Task goal: Copy each line of the listing below exactly.

☆ ☆ ☆

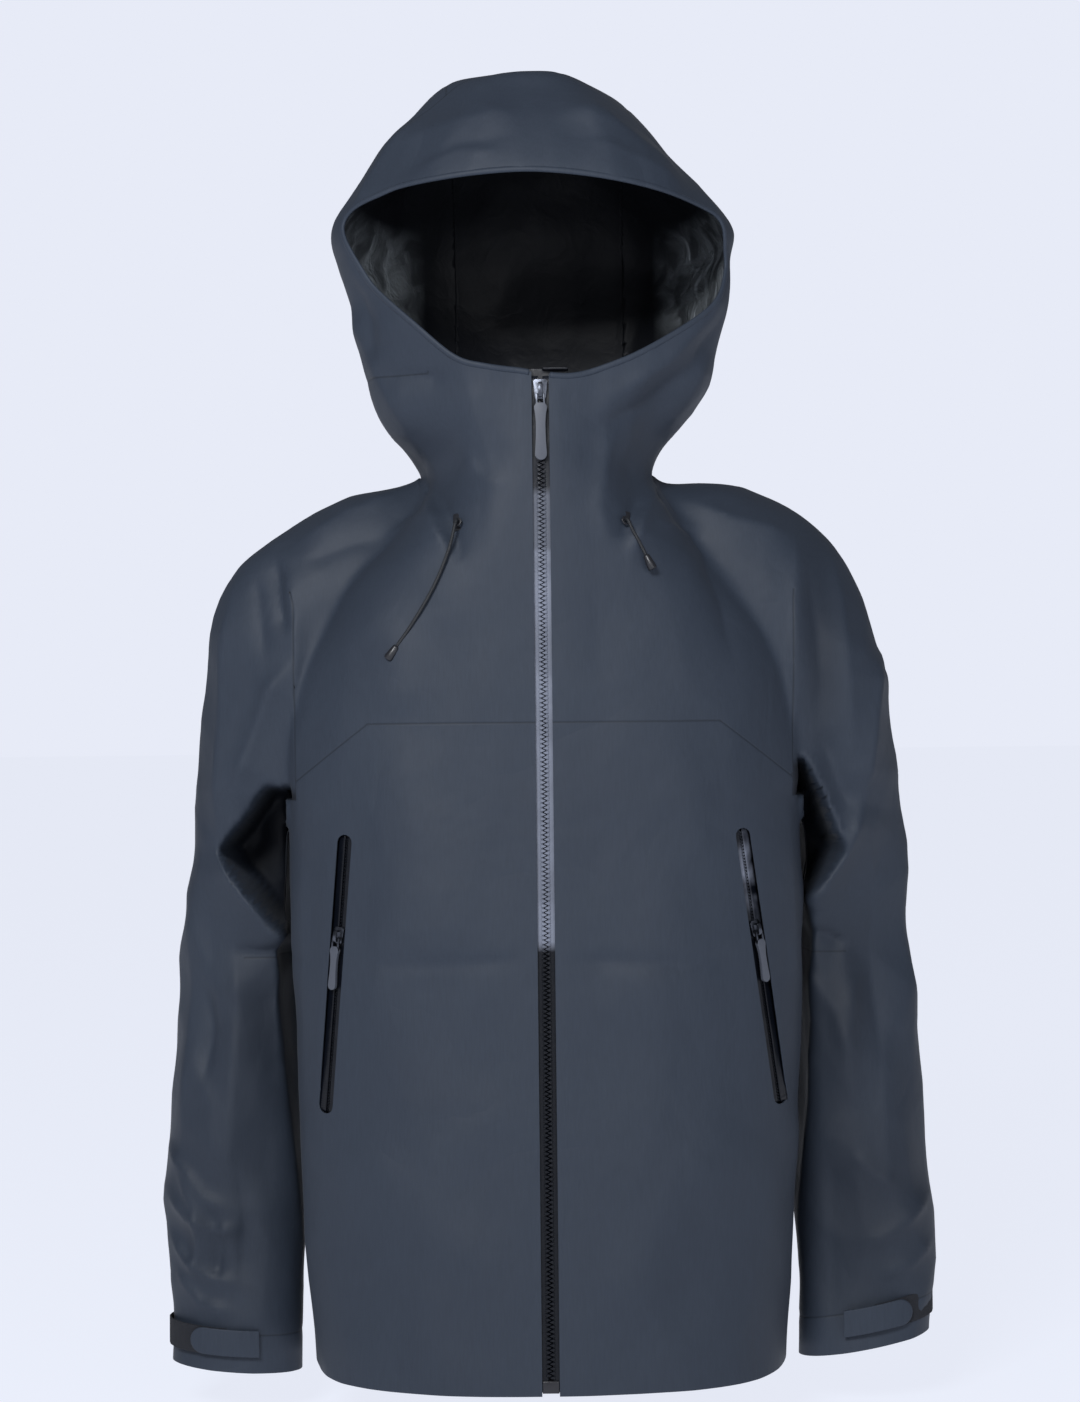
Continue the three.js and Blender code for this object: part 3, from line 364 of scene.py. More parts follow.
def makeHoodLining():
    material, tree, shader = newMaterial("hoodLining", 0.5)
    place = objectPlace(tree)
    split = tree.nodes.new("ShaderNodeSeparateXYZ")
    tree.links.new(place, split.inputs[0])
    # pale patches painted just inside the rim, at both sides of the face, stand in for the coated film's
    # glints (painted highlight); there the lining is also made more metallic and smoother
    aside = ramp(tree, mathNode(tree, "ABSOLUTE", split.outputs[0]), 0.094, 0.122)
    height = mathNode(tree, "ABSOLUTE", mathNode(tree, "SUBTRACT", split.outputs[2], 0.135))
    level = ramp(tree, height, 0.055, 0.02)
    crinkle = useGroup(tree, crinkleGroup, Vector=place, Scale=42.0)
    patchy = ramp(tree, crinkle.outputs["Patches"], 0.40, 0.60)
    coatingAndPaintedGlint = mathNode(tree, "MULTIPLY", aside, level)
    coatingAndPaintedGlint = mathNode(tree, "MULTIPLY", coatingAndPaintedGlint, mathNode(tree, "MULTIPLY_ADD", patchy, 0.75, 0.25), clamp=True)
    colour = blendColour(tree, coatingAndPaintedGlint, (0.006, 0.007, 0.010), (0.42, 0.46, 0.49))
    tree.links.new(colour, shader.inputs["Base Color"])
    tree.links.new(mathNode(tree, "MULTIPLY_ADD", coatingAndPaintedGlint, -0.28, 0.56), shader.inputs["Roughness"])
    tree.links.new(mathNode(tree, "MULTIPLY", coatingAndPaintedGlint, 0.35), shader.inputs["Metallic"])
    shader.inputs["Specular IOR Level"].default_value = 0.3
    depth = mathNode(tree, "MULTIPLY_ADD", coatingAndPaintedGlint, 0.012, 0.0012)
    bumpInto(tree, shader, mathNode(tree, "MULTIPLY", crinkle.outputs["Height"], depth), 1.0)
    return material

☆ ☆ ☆

Reply to the exercise:
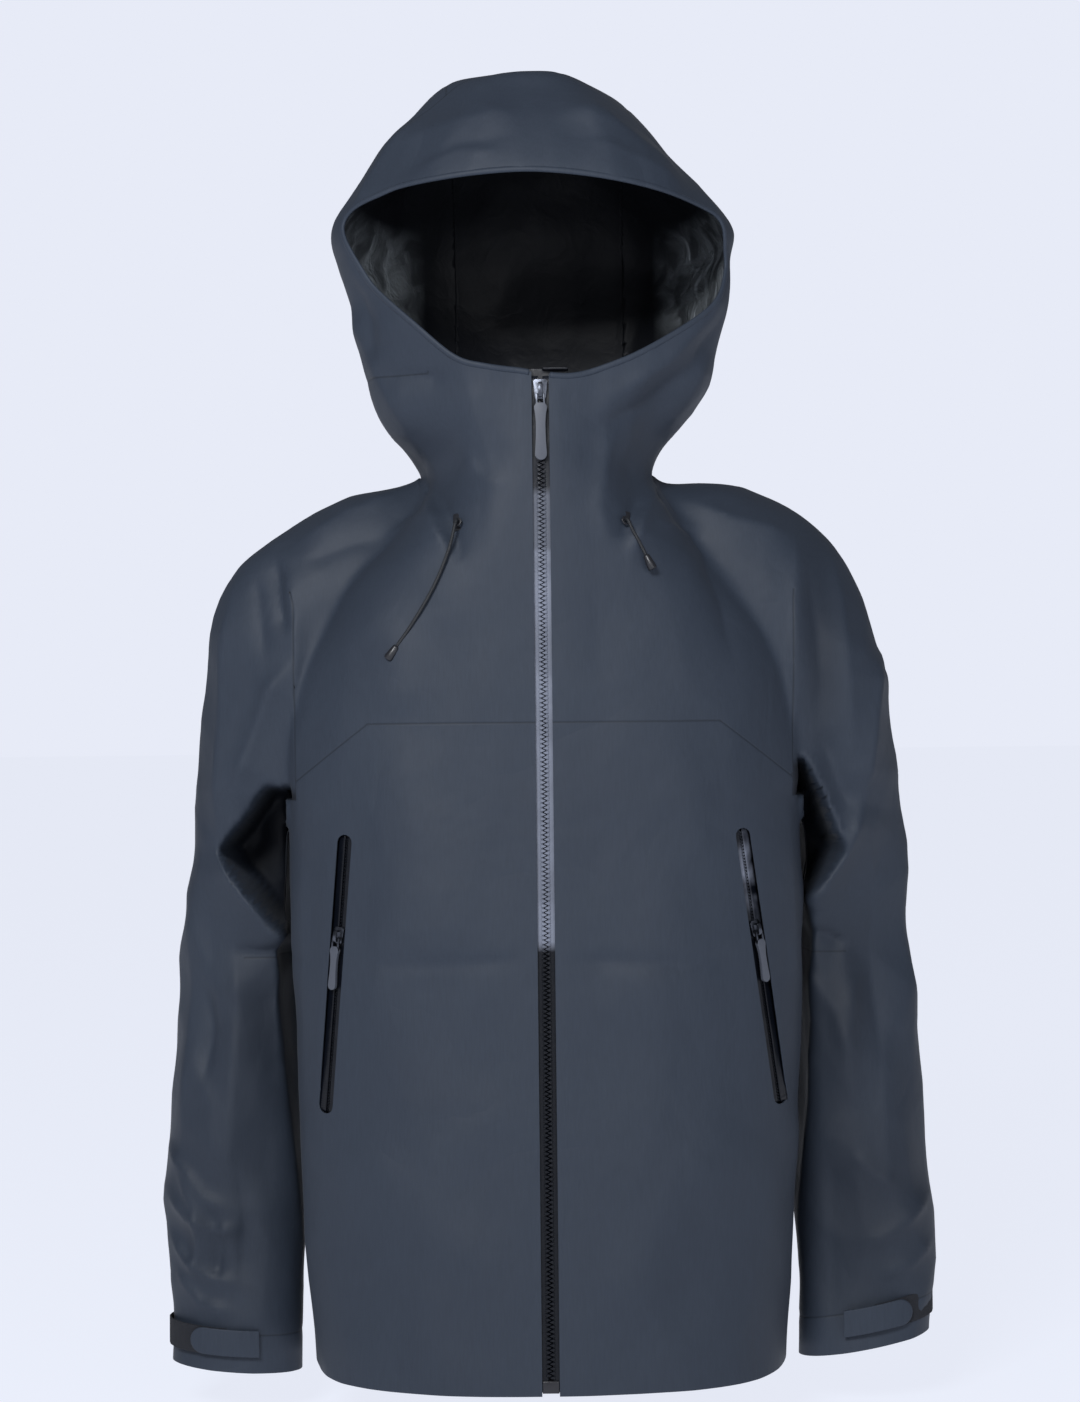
Continue the three.js and Blender code for this object: part 3, from line 364 of scene.py. More parts follow.
def makeHoodLining():
    material, tree, shader = newMaterial("hoodLining", 0.5)
    place = objectPlace(tree)
    split = tree.nodes.new("ShaderNodeSeparateXYZ")
    tree.links.new(place, split.inputs[0])
    # pale patches painted just inside the rim, at both sides of the face, stand in for the coated film's
    # glints (painted highlight); there the lining is also made more metallic and smoother
    aside = ramp(tree, mathNode(tree, "ABSOLUTE", split.outputs[0]), 0.094, 0.122)
    height = mathNode(tree, "ABSOLUTE", mathNode(tree, "SUBTRACT", split.outputs[2], 0.135))
    level = ramp(tree, height, 0.055, 0.02)
    crinkle = useGroup(tree, crinkleGroup, Vector=place, Scale=42.0)
    patchy = ramp(tree, crinkle.outputs["Patches"], 0.40, 0.60)
    coatingAndPaintedGlint = mathNode(tree, "MULTIPLY", aside, level)
    coatingAndPaintedGlint = mathNode(tree, "MULTIPLY", coatingAndPaintedGlint, mathNode(tree, "MULTIPLY_ADD", patchy, 0.75, 0.25), clamp=True)
    colour = blendColour(tree, coatingAndPaintedGlint, (0.006, 0.007, 0.010), (0.42, 0.46, 0.49))
    tree.links.new(colour, shader.inputs["Base Color"])
    tree.links.new(mathNode(tree, "MULTIPLY_ADD", coatingAndPaintedGlint, -0.28, 0.56), shader.inputs["Roughness"])
    tree.links.new(mathNode(tree, "MULTIPLY", coatingAndPaintedGlint, 0.35), shader.inputs["Metallic"])
    shader.inputs["Specular IOR Level"].default_value = 0.3
    depth = mathNode(tree, "MULTIPLY_ADD", coatingAndPaintedGlint, 0.012, 0.0012)
    bumpInto(tree, shader, mathNode(tree, "MULTIPLY", crinkle.outputs["Height"], depth), 1.0)
    return material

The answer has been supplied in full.